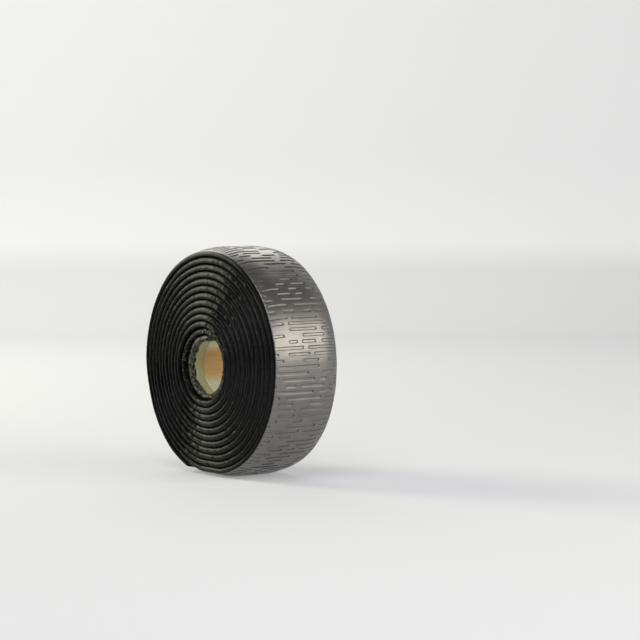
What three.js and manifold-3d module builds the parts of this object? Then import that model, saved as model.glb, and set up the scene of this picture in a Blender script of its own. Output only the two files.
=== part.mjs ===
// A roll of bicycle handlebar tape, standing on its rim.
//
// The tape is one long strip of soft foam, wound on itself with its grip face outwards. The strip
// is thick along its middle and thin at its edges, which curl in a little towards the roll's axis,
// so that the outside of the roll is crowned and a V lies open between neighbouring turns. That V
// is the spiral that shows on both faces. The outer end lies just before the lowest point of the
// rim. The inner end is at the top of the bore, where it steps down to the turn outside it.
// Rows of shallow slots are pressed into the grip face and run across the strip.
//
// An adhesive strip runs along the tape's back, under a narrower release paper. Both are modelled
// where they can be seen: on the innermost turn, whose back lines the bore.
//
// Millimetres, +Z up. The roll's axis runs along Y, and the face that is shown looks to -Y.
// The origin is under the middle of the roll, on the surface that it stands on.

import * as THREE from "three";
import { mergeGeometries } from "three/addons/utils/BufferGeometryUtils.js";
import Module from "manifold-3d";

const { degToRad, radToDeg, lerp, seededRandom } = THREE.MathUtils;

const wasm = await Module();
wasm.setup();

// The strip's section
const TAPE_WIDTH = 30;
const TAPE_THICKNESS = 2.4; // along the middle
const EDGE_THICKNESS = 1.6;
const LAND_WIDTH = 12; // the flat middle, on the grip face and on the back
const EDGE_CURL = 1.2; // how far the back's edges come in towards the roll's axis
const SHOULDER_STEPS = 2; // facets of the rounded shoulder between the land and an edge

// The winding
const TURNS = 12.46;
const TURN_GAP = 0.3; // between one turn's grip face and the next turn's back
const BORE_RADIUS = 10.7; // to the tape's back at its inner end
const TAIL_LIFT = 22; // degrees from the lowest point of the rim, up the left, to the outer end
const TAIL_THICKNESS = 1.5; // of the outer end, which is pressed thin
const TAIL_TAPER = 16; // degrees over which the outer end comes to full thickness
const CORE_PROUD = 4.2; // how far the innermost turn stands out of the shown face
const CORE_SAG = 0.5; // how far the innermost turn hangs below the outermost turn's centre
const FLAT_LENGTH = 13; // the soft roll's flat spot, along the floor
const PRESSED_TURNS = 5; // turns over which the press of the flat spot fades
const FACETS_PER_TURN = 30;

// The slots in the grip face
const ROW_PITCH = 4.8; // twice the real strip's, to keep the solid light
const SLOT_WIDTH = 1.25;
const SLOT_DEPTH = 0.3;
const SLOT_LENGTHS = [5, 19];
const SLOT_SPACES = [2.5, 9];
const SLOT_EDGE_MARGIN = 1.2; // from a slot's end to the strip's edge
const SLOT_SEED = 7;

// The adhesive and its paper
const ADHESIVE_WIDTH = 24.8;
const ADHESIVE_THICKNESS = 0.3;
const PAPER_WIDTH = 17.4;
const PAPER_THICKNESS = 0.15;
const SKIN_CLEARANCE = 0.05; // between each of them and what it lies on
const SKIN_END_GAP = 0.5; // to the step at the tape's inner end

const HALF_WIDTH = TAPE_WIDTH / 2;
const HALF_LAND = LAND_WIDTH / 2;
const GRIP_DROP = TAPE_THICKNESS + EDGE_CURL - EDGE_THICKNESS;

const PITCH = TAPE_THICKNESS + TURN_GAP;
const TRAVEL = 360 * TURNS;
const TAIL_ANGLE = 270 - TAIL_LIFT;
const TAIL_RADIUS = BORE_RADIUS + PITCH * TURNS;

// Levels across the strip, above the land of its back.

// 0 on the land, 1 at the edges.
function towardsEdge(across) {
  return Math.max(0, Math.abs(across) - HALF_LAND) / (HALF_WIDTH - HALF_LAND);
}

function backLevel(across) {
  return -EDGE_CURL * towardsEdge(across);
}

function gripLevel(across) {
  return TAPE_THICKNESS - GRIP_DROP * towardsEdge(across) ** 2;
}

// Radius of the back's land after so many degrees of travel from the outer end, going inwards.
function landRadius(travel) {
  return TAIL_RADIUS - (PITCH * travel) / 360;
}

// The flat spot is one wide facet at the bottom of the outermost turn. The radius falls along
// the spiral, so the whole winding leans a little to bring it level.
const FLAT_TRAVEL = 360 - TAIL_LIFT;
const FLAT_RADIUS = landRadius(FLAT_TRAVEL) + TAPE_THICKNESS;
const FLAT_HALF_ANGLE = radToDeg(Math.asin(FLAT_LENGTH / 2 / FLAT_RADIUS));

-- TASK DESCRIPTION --
Return all the data above once more, precisely as given.

-- FINAL RESULT --
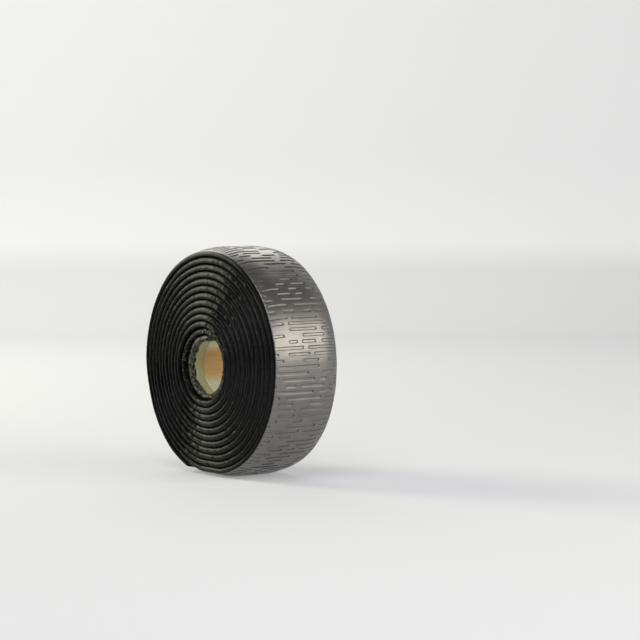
What three.js and manifold-3d module builds the parts of this object? Then import that model, saved as model.glb, and set up the scene of this picture in a Blender script of its own. Output only the two files.
=== part.mjs ===
// A roll of bicycle handlebar tape, standing on its rim.
//
// The tape is one long strip of soft foam, wound on itself with its grip face outwards. The strip
// is thick along its middle and thin at its edges, which curl in a little towards the roll's axis,
// so that the outside of the roll is crowned and a V lies open between neighbouring turns. That V
// is the spiral that shows on both faces. The outer end lies just before the lowest point of the
// rim. The inner end is at the top of the bore, where it steps down to the turn outside it.
// Rows of shallow slots are pressed into the grip face and run across the strip.
//
// An adhesive strip runs along the tape's back, under a narrower release paper. Both are modelled
// where they can be seen: on the innermost turn, whose back lines the bore.
//
// Millimetres, +Z up. The roll's axis runs along Y, and the face that is shown looks to -Y.
// The origin is under the middle of the roll, on the surface that it stands on.

import * as THREE from "three";
import { mergeGeometries } from "three/addons/utils/BufferGeometryUtils.js";
import Module from "manifold-3d";

const { degToRad, radToDeg, lerp, seededRandom } = THREE.MathUtils;

const wasm = await Module();
wasm.setup();

// The strip's section
const TAPE_WIDTH = 30;
const TAPE_THICKNESS = 2.4; // along the middle
const EDGE_THICKNESS = 1.6;
const LAND_WIDTH = 12; // the flat middle, on the grip face and on the back
const EDGE_CURL = 1.2; // how far the back's edges come in towards the roll's axis
const SHOULDER_STEPS = 2; // facets of the rounded shoulder between the land and an edge

// The winding
const TURNS = 12.46;
const TURN_GAP = 0.3; // between one turn's grip face and the next turn's back
const BORE_RADIUS = 10.7; // to the tape's back at its inner end
const TAIL_LIFT = 22; // degrees from the lowest point of the rim, up the left, to the outer end
const TAIL_THICKNESS = 1.5; // of the outer end, which is pressed thin
const TAIL_TAPER = 16; // degrees over which the outer end comes to full thickness
const CORE_PROUD = 4.2; // how far the innermost turn stands out of the shown face
const CORE_SAG = 0.5; // how far the innermost turn hangs below the outermost turn's centre
const FLAT_LENGTH = 13; // the soft roll's flat spot, along the floor
const PRESSED_TURNS = 5; // turns over which the press of the flat spot fades
const FACETS_PER_TURN = 30;

// The slots in the grip face
const ROW_PITCH = 4.8; // twice the real strip's, to keep the solid light
const SLOT_WIDTH = 1.25;
const SLOT_DEPTH = 0.3;
const SLOT_LENGTHS = [5, 19];
const SLOT_SPACES = [2.5, 9];
const SLOT_EDGE_MARGIN = 1.2; // from a slot's end to the strip's edge
const SLOT_SEED = 7;

// The adhesive and its paper
const ADHESIVE_WIDTH = 24.8;
const ADHESIVE_THICKNESS = 0.3;
const PAPER_WIDTH = 17.4;
const PAPER_THICKNESS = 0.15;
const SKIN_CLEARANCE = 0.05; // between each of them and what it lies on
const SKIN_END_GAP = 0.5; // to the step at the tape's inner end

const HALF_WIDTH = TAPE_WIDTH / 2;
const HALF_LAND = LAND_WIDTH / 2;
const GRIP_DROP = TAPE_THICKNESS + EDGE_CURL - EDGE_THICKNESS;

const PITCH = TAPE_THICKNESS + TURN_GAP;
const TRAVEL = 360 * TURNS;
const TAIL_ANGLE = 270 - TAIL_LIFT;
const TAIL_RADIUS = BORE_RADIUS + PITCH * TURNS;

// Levels across the strip, above the land of its back.

// 0 on the land, 1 at the edges.
function towardsEdge(across) {
  return Math.max(0, Math.abs(across) - HALF_LAND) / (HALF_WIDTH - HALF_LAND);
}

function backLevel(across) {
  return -EDGE_CURL * towardsEdge(across);
}

function gripLevel(across) {
  return TAPE_THICKNESS - GRIP_DROP * towardsEdge(across) ** 2;
}

// Radius of the back's land after so many degrees of travel from the outer end, going inwards.
function landRadius(travel) {
  return TAIL_RADIUS - (PITCH * travel) / 360;
}

// The flat spot is one wide facet at the bottom of the outermost turn. The radius falls along
// the spiral, so the whole winding leans a little to bring it level.
const FLAT_TRAVEL = 360 - TAIL_LIFT;
const FLAT_RADIUS = landRadius(FLAT_TRAVEL) + TAPE_THICKNESS;
const FLAT_HALF_ANGLE = radToDeg(Math.asin(FLAT_LENGTH / 2 / FLAT_RADIUS));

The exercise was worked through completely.